A zero-phase filter is a special case of a linear-phase filter in which the phase slope is $\alpha=0$ . The real impulse response $h(n)$ of a zero-phase filter is even.^11.1 That is, it satisfies

$$h(n) = h(-n), \quad n\in\mathbb{Z}$$

Note that every even signal is symmetric, but not every symmetric signal is even. To be even, it must be symmetric about time 0 .

A zero-phase filter cannot be causal (except in the trivial case when the filter is a constant scale factor $h(n)=g\delta(n)$ ). However, in many ``off-line'' applications, such as when filtering a sound file on a computer disk, causality is not a requirement, and zero-phase filters are often preferred.

It is a well known Fourier symmetry that real, even signals have real, even Fourier transforms [84]. Therefore,

$\parbox{0.8\textwidth}{\emph{a real, even impulse response corresponds to a real, \\ even frequency response.}}$

This follows immediately from writing the DTFT of $h$ in terms of a cosine and sine transform:

$$H(e^{j\omega T}) \eqsp$$   DTFT$$_{\omega T}(h) \eqsp \sum_{n=-\infty}^\infty h(n) \cos(\omega nT) - j \sum_{n=-\infty}^\infty h(n) \sin(\omega nT)$$

Since $h$ is even, cosine is even, and sine is odd; and since even times even is even, and even times odd is odd; and since the sum over an odd function is zero, we have that

$$H(e^{j\omega T}) \eqsp \sum_{n=-\infty}^\infty h(n) \cos(\omega nT)$$

for any real, even impulse-response $h$ . Thus, the frequency response $H(e^{j\omega T})$ is a real, even function of $\omega$ .

A real frequency response has phase zero when it is positive, and phase $\pi$ when it is negative.

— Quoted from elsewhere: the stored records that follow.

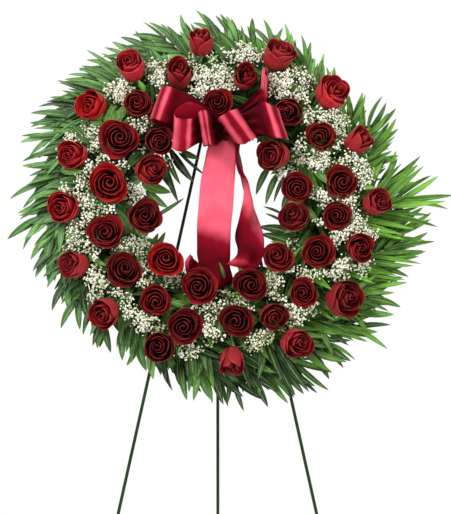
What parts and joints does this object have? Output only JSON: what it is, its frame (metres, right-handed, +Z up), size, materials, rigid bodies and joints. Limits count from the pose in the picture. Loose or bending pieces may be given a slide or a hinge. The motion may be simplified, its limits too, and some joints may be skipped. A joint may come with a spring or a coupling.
{
  "type": "funeral wreath",
  "caption": "Round standing wreath of red roses, palm fronds and baby's breath with a satin bow, on a folding wire easel.",
  "frame": {"origin": "on the floor, under the middle of the object's box", "axes": "+Z up, -Y the front that the flowers face, +X to the right as seen from the front"},
  "size_m": [0.8727, 0.5549, 1.5111],
  "materials": {
    "green_enamel": "satin",
    "tray_plastic": "satin",
    "wet_foam": "matte",
    "rose_petals": "satin",
    "palm_leaf": "satin",
    "babys_breath": "matte",
    "satin_ribbon": "satin",
    "pick_wood": "matte"
  },
  "bodies": {
    "front_frame": {"left_front_leg": "green_enamel", "right_front_leg": "green_enamel", "upper_crossbar": "green_enamel", "lower_crossbar": "green_enamel", "wreath_hook": "green_enamel", "ring_tray": "tray_plastic", "foam_ring": "wet_foam", "rose_01": "rose_petals", "rose_02": "rose_petals", "rose_03": "rose_petals", "rose_04": "rose_petals", "rose_05": "rose_petals", "rose_06": "rose_petals", "rose_07": "rose_petals", "rose_08": "rose_petals", "rose_09": "rose_petals", "rose_10": "rose_petals", "rose_11": "rose_petals", "rose_12": "rose_petals", "rose_13": "rose_petals", "rose_14": "rose_petals", "rose_15": "rose_petals", "rose_16": "rose_petals", "rose_17": "rose_petals", "rose_18": "rose_petals", "rose_19": "rose_petals", "rose_20": "rose_petals", "rose_21": "rose_petals", "rose_22": "rose_petals", "rose_23": "rose_petals", "rose_24": "rose_petals", "rose_25": "rose_petals", "rose_26": "rose_petals", "rose_27": "rose_petals", "rose_28": "rose_petals", "rose_29": "rose_petals", "rose_30": "rose_petals", "rose_31": "rose_petals", "rose_32": "rose_petals", "rose_33": "rose_petals", "rose_34": "rose_petals", "rose_35": "rose_petals", "rose_36": "rose_petals", "rose_37": "rose_petals", "rose_38": "rose_petals", "rose_39": "rose_petals", "rose_40": "rose_petals", "rose_41": "rose_petals", "rose_42": "rose_petals", "rose_43": "rose_petals", "rose_44": "rose_petals", "palm_fronds_upper": "palm_leaf", "palm_fronds_lower_left": "palm_leaf", "palm_fronds_lower_right": "palm_leaf", "babys_breath": "babys_breath", "bow_loops": "satin_ribbon", "ribbon_tail_left": "satin_ribbon", "ribbon_tail_right": "satin_ribbon", "bow_pick": "pick_wood"},
    "rear_leg": {"rear_leg": "green_enamel"}
  },
  "joints": [
    {"name": "rear_leg_fold", "type": "hinge", "parent": "front_frame", "child": "rear_leg", "pos_m": [-0.013, -0.00344, 1.27291], "axis": [-1, 0, 0], "range_deg": [0, 22]}
  ]
}
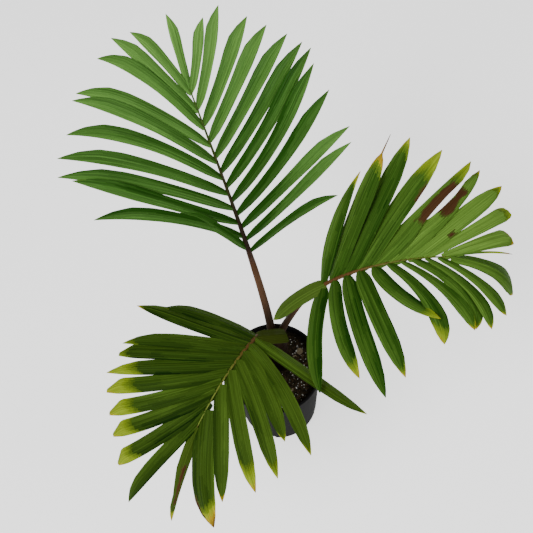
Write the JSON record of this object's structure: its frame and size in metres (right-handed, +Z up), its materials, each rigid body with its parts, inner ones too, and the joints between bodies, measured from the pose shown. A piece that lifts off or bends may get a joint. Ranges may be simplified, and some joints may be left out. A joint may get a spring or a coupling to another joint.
{
  "type": "bottle palm in a pot",
  "caption": "Young potted palm: a short tapering stem with arching feather fronds of strap leaflets, standing in a round nursery pot.",
  "frame": {"origin": "centre of the pot's flat underside", "axes": "+Z up along the pot's axis, +Y away from the viewer of the picture, +X to the right"},
  "size_m": [0.5525, 0.5116, 0.7328],
  "materials": {
    "pot_plastic": "matt moulded black plastic",
    "potting_mix": "loose dark mix with white grains",
    "stem_sheath": "satin, ringed brown sheath",
    "petiole_skin": "satin reddish brown",
    "leaf_back": "satin green leaflet",
    "leaf_right": "satin green leaflet with dried tips",
    "leaf_front": "satin dark green leaflet with yellowed tips"
  },
  "bodies": {
    "root": {"pot": "pot_plastic", "soil": "potting_mix", "stem": "stem_sheath", "petiole_back": "petiole_skin", "frond_back": "leaf_back", "petiole_right": "petiole_skin", "frond_right": "leaf_right", "petiole_front": "petiole_skin", "frond_front": "leaf_front"}
  },
  "joints": []
}
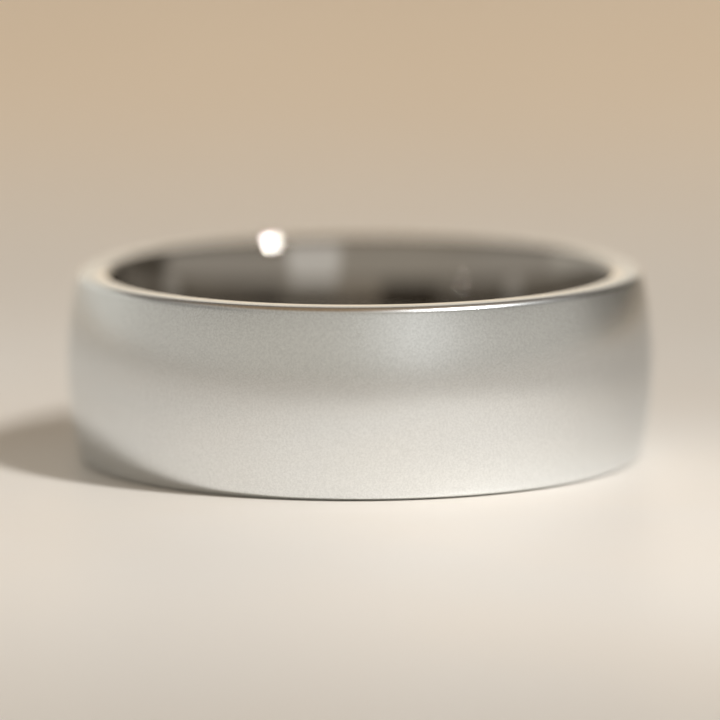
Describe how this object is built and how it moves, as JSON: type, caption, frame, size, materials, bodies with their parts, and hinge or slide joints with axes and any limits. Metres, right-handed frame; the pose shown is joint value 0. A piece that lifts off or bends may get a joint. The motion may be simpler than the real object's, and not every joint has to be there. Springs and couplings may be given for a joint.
{
  "type": "wedding band",
  "caption": "Plain domed ring of solid metal for a finger: satin outer face, polished rims and a polished comfort-fit bore.",
  "frame": {"origin": "on the finger's axis, halfway across the band's width", "axes": "+Z along the finger's axis; the band is a full turn round it, so X and Y are free, and +Z and -Z are alike"},
  "size_m": [0.022, 0.022, 0.007],
  "materials": {
    "band_metal": "fine satin on the dome and shoulders, mirror polish on the rims and in the bore"
  },
  "bodies": {
    "root": {"band": "band_metal"}
  },
  "joints": []
}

Therefore, we define a zero-phase filter as follows:

$\parbox{0.8\textwidth}{A filter is said to be \emph{zero phase} when its frequency response $H(e^{j\omega T})$\ is a real and even function of radian frequency $\omega$, and when $H(e^{j\omega T})>0$\ in the filter passband(s).}$

Recall from §7.5.2 that a passband is defined as a frequency band that is ``passed'' by the filter, i.e., the filter is not designed to minimize signal amplitude in the band. For example, in a lowpass filter with cut-off frequency $\omega_c$ rad/s, the passband is $\omega\in[-\omega_c,\omega_c]$ .